Dans un pays où la diversité ethnique se traduit par une mosaïque de codes de politesse, l’apprentissage d’un cadre commun facilite la circulation des femmes dans des sphères professionnelles encore très marquées par l’héritage patriarcal.
Les stagiaires ont appris à maîtriser le silence entre deux services, à lire les signes corporels d’un hôte, autant d’éléments constitutifs du capital social décrit par Pierre Bourdieu.
L’étiquette, patrimoine immatériel congolais
Si l’étiquette se décline en manuels européens, Marina Mondélé insiste sur ses racines locales : « Le mbongui ngoungou, cercle de parole kongo, impose déjà la courtoisie et l’écoute », explique-t-elle, soulignant la continuité entre modernité et traditions.
Loin de nier la culture populaire, la formation redonne valeur aux salutations rituelles, aux formules de bénédiction, aux postures de respect envers les aînés, pratiques que la vitesse urbaine tend à effacer.
Le lingala, le téké et le lari ont été conviés à un jeu de rôle où chaque idiome portait une formule de politesse; l’exercice a rappelé que la pluralité linguistique peut se conjuguer avec courtoisie partagée.
Pour la sociologue Mireille Okemba de l’Université Marien-Ngouabi, ce travail de médiation « permet de négocier l’identité féminine entre exigence globale et racines nationales », un enjeu crucial pour un Congo à la population majoritairement jeune.
Valoriser la confiance et l’éloquence
Au-delà de la civilité, le programme aborde la prise de parole. Exercice de pitch entrepreneurial, contrôle du regard, gestion du trac : chaque module vise à transformer la timidité en ressource persuasive.
La psychologue Olivie Mampouya note une progression rapide : « Le simple fait de se lever pour dire son nom change la posture mentale d’une participante, c’est un premier acte d’agentivité ».
Les séances de développement personnel s’appuient sur des références africaines, comme le concept ubuntu de solidarité, afin de relativiser la compétition individuelle et promouvoir une réussite partagée.
En filigrane, la question des violences sexistes affleure. Affirmer sa voix, connaître les codes, c’est aussi prévenir les situations de domination subtile dans le milieu professionnel ou familial.
Un module d’autodéfense numérique a également alerté sur le cyberharcèlement, rappelant que 52 % des Congolaises connectées déclarent avoir reçu des messages non sollicités, d’après une enquête de l’ONG AfriSafe publiée en juin.
Perspectives vers 2025
Inscrite dans le plan d’actions 2025, la Pupuce Academy envisage d’étendre ses promotions aux départements de Pointe-Noire et de la Sangha, avec des modules spécifiques sur la création d’entreprises sociales dirigées par des femmes.
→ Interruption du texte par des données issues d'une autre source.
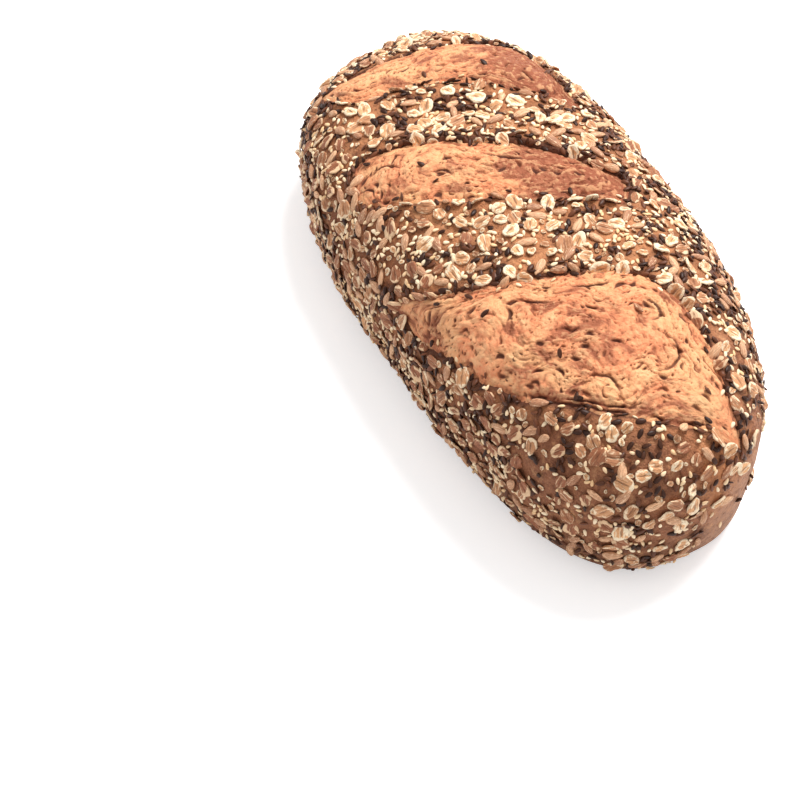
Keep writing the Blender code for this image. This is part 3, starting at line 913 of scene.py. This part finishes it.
meat = Look("kernel_meat", roughness=0.6, specular=0.4)
tint = meat.kept("tint")
grain = meat.own_grain(2.2, 3, 0.6, tint, stretch=(1.0, 3.0, 1.0))
tone = meat.colour(tint, srgb(228, 176, 134), srgb(168, 112, 80))
tone = meat.colour(meat.between(grain, 0.5, 0.66) * 0.65, tone, srgb(122, 80, 56))
tone = meat.colour(meat.between(grain, 0.47, 0.34) * 0.75, tone, srgb(250, 216, 176))
kernels.data.materials.append(meat.finish(Base_Color=tone, Normal=meat.bump(grain, 0.0003, 0.6)))


# The linseed: small flat pointed seeds, 4.5 mm long, smooth and dark brown, which gather in dark patches.
LINSEED_SIZE = (0.0045, 0.0026, 0.0013)
LINSEEDS, EDGE_LINSEEDS, LINSEED_ROOM = 1900, 34, 0.00090
LINSEED_SHADE_REACH = 0.0048

linseed_forms = [model_drop(LINSEED_SIZE, 0.34, (8, 6), 0.2, seed) for seed in range(4)]
gathered = smooth_step(0.10 + 2.2 * drift(centres, 0.010, 71)) + 0.11
gathered += 0.7 * np.exp(-((clear_of_tear / 0.004) ** 2)) + 0.35 * smooth_step((centres[:, 1] - 0.03) / 0.03)
seats, draw = seat(LINSEEDS, LINSEED_ROOM, 72, gathered)
STRAY_LINSEEDS = (
    (0.1308, 0.0155), (0.088, -0.0338), (0.0361, -0.0502), (0.0498, -0.0494), (0.0316, -0.0636),
    (-0.0925, 0.0292), (-0.1014, 0.0008), (-0.0624, 0.0451), (-0.0422, -0.0324), (-0.0285, -0.0319),
)
seats += [dough_seat(stray) for stray in STRAY_LINSEEDS]
seats += edge_seats(draw, EDGE_LINSEEDS)
linseed = lay("linseed", linseed_forms, seats, draw, tilt=0.32, lift=(0.0002, 0.0010))
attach(linseed, "root")
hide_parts("loaf")

# Painted shade: the skin is darkened round the linseed, most where they crowd
linseed_tree = kdtree.KDTree(len(seats))
for number, (place, _) in enumerate(seats):
    linseed_tree.insert(place, number)
linseed_tree.balance()
oiled = [
    sum((1 - gap / LINSEED_SHADE_REACH) ** 2 for _, _, gap in linseed_tree.find_range(point, LINSEED_SHADE_REACH))
    for point in read(crust.data.vertices, "co")
]
paint(crust.data, "oiled", np.clip(np.array(oiled) * 0.75, 0, 1))

shell = Look("linseed_shell", roughness=0.42, specular=0.22)
tint = shell.kept("tint")
tone = shell.colour(tint**2.0, srgb(52, 29, 20), srgb(116, 68, 44))
# Paler brown patches on each seed
paler_patches = shell.between(shell.own_grain(2.0, 3, 0.6, tint), 0.52, 0.72)
tone = shell.colour(paler_patches * 0.45, tone, srgb(104, 68, 48))
linseed.data.materials.append(shell.finish(Base_Color=tone))


# The sesame: hulled seeds, 3 mm drops, cream to pale yellow, scattered into every gap.
SESAME_SIZE = (0.0032, 0.0022, 0.0014)
SESAMES, EDGE_SESAMES, SESAME_ROOM = 1560, 16, 0.00095

sesame_forms = [model_drop(SESAME_SIZE, 0.5, (8, 6), 0.2, seed) for seed in range(4)]
strewn = smooth_step(0.4 + 1.3 * drift(centres, 0.009, 81)) + 0.25
strewn *= 1 - 0.45 * smooth_step((centres[:, 0] - 0.06) / 0.06)
seats, draw = seat(SESAMES, SESAME_ROOM, 82, strewn)
seats += edge_seats(draw, EDGE_SESAMES)
sesame = lay("sesame", sesame_forms, seats, draw, tilt=0.22, lift=(0.0002, 0.0009))
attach(sesame, "root")
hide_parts("loaf")

hull = Look("sesame_hull", roughness=0.5, specular=0.4)
tone = hull.colour(hull.kept("tint"), srgb(255, 233, 198), srgb(238, 194, 142))
sesame.data.materials.append(hull.finish(Base_Color=tone))


# The floor: plain white board, with a camera and soft light from above and behind on the right. The board
# looks brighter to the camera than it lights the loaf, as in an overexposed photograph.
bpy.ops.mesh.primitive_plane_add(size=6.0, location=(0, 0, -0.0002))
floor = bpy.context.object
floor.name = "floor"
board = Look("floor_board", roughness=0.9, specular=0.1)
board.shader.inputs["Base Color"].default_value = (0.93, 0.93, 0.94, 1.0)
board.shader.inputs["Emission Strength"].default_value = 0.44
seen = board.node("ShaderNodeLightPath", {}, {}, out="Is Camera Ray")
floor.data.materials.append(board.finish(Emission_Color=seen))

world = bpy.data.worlds.new("studio")
bpy.context.scene.world = world
bpy.context.scene.view_settings.view_transform = "Standard"
world.use_nodes = True
world.node_tree.nodes["Background"].inputs["Color"].default_value = (1.0, 1.0, 1.0, 1.0)
world.node_tree.nodes["Background"].inputs["Strength"].default_value = 0.66

AZIMUTH, ELEVATION, DISTANCE = math.radians(62.218), math.radians(52), 1.1
AIM_HEIGHT, AIM_RIGHT, AIM_UP = 0.045, 0.0582, 0.0634
FOCAL_PIXELS, PICTURE_PIXELS, SENSOR_WIDTH = 2322.34, 800, 36.0
level = math.cos(ELEVATION)
back = Vector((math.sin(AZIMUTH) * level, -math.cos(AZIMUTH) * level, math.sin(ELEVATION)))
right = Vector((math.cos(AZIMUTH), math.sin(AZIMUTH), 0))
up = back.cross(right)


def add_light(name, side, height, behind, size, power):
    """A soft light placed by how far it is to the right, up and behind the loaf as the camera sees it."""
    ahead = Vector((-math.sin(AZIMUTH), math.cos(AZIMUTH), 0))
    place = right * side + ahead * behind + Vector((0, 0, height))
    bpy.ops.object.light_add(type="AREA", location=place)
    light = bpy.context.object
    light.name = name
    light.data.shape = "DISK"
    light.data.size = size
    light.data.energy = power
    light.rotation_euler = place.to_track_quat("Z", "Y").to_euler()


add_light("window", side=0.50, height=1.45, behind=0.60, size=0.8, power=33)

camera_data = bpy.data.cameras.new("camera")
camera = bpy.data.objects.new("camera", camera_data)
bpy.context.collection.objects.link(camera)
camera_data.sensor_width = SENSOR_WIDTH
camera_data.lens = FOCAL_PIXELS / PICTURE_PIXELS * SENSOR_WIDTH
camera_data.clip_start, camera_data.clip_end = 0.05, 20.0
camera.location = Vector((0, 0, AIM_HEIGHT)) - AIM_RIGHT * right - AIM_UP * up + DISTANCE * back - PLAN_MIDDLE
camera.rotation_euler = back.to_track_quat("Z", "Y").to_euler()
bpy.context.scene.camera = camera
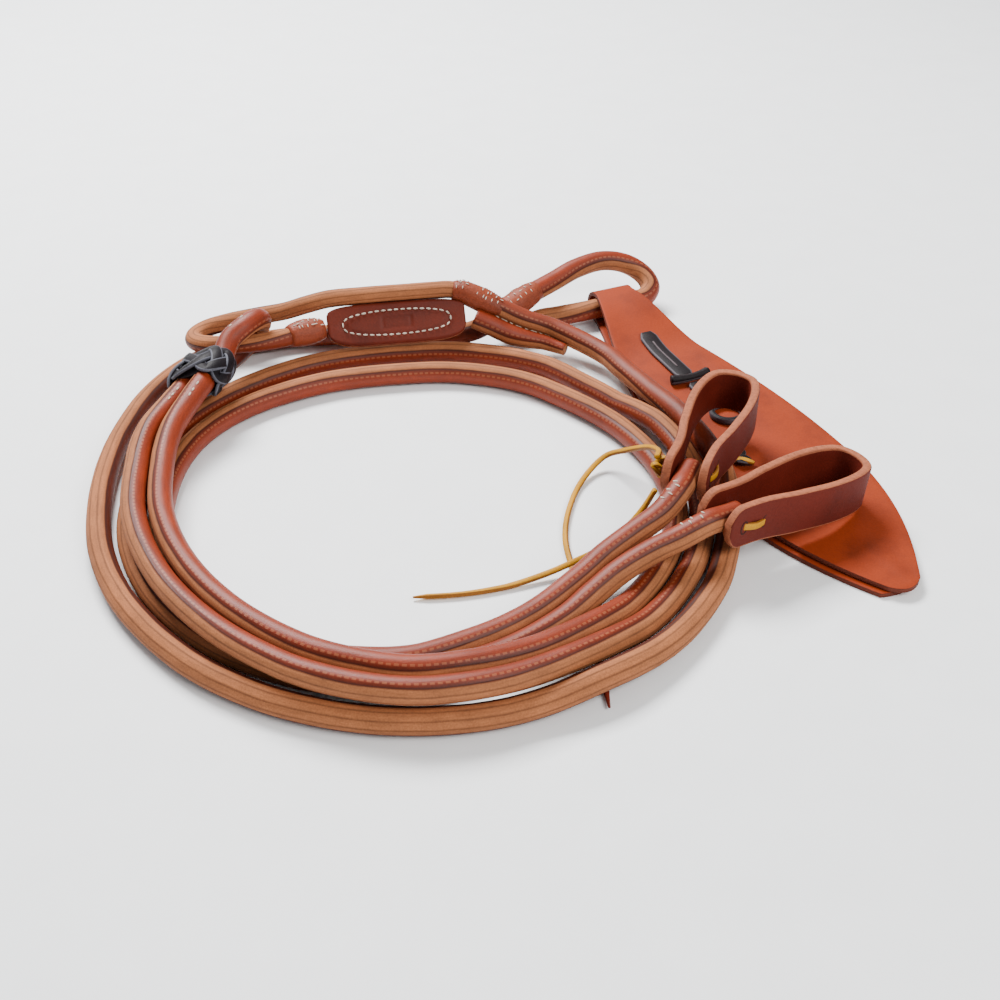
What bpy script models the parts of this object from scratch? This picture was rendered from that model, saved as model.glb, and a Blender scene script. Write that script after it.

Un partenariat est déjà à l’étude avec la Maison de la jeunesse et de la citoyenneté pour mutualiser des ressources et pérenniser l’accompagnement post-formation, étape clé selon les experts en empowerment.
Le financement s’appuierait sur un mécanisme de bourses solidaires alimenté par des entreprises locales du secteur pétrolier, qui consacreraient 0,5 % de leur budget RSE à l’égalité des chances.
La remise d’attestations, en présence de familles et de représentants gouvernementaux, a rappelé que la reconnaissance symbolique reste déterminante pour inverser les inégalités de genre.
En sortant, Prisca, 22 ans, confiait son ambition d’ouvrir un service de traiteur : « Je ne savais pas que j’avais quelque chose à apporter avant ces ateliers ». Son témoignage illustre l’impact micro mais tangible de l’initiative.
À l’heure où les plateformes numériques relaient de plus en plus de modèles de réussite féminine, la Pupuce Academy propose une alternative ancrée localement, conciliant patrimoine, modernité et esprit de partage.
En misant sur la transmission intergénérationnelle, la Pupuce Academy espère voir ses lauréates devenir formatrices à leur tour, créant ainsi un effet boule de neige au service d’une société plus inclusive.